Where to go from here? I figure by this point the Sidhe have certainly noticed the humans on the northern steppes, but they are immortal and take the long view, so they study the problem and debate amongst themselves and, I guess we would consider it procrastination or ignoring it; but they’re immortal so there’s just no need to make a hasty decision. I am sure some of the Sidhe, particularly the soldiers, are alarmed, but since it’s not a pressing threat, and they have other really pressing threats, the “human problem” can wait. Until it can’t.

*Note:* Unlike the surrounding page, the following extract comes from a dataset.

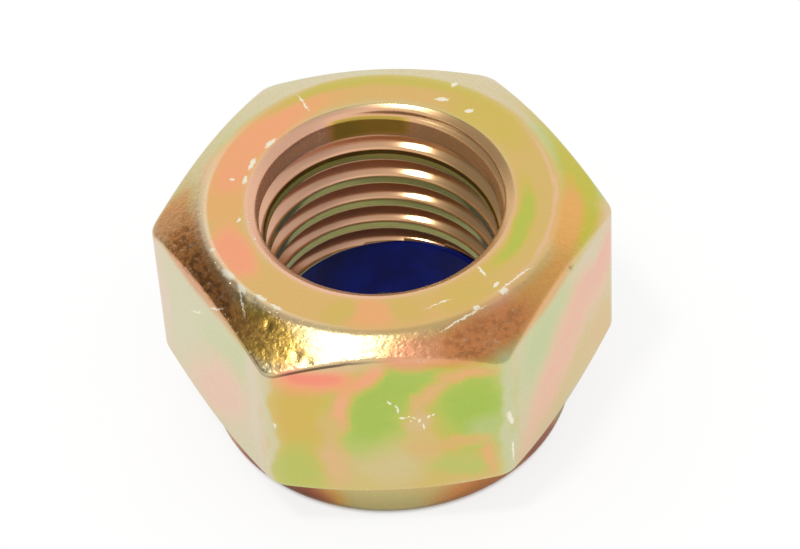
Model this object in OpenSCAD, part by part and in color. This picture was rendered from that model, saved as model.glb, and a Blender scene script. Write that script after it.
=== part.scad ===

I figure sometime around 150-ish the Sidhe make the mistake of riling up the humans, by 175 CE they are united under their first High King Gwaryn (a P-Celtic speaker, if you’re interested), and they invade the Sidhe Empire much to the dismay of the Sidhe. Elves may be uber-everything, but they have their weaknesses, and a key weakness is their inability to adapt. Humans have hyperadaptability as a key advantage. Sidhe also breed slowly, because of their immortal nature, Humans breed pretty quickly. Sidhe take fewer chances with magic because of their natural connection to magic, Humans are natural risk takers and really curious besides.
By 230 CE the Sidhe are driven from modern Garnia’s borders (except Tamigwavr). Assume there has been a successful succession in the interim, and around 230 CE a succession crisis, tanistry will do that. The Mistlanders break off and go their own way (the mountainous area to the northeast of Garnia bordering the great rift). The Sidhe Empire is still in control of the territory that will become Tirnakaur (tenuously) and Frodia (more securely), Khazarak has been neutral in the conflict, for their own reasons.

I have started a Garnia development blog, because I think it will be easier than scrolling through this long document.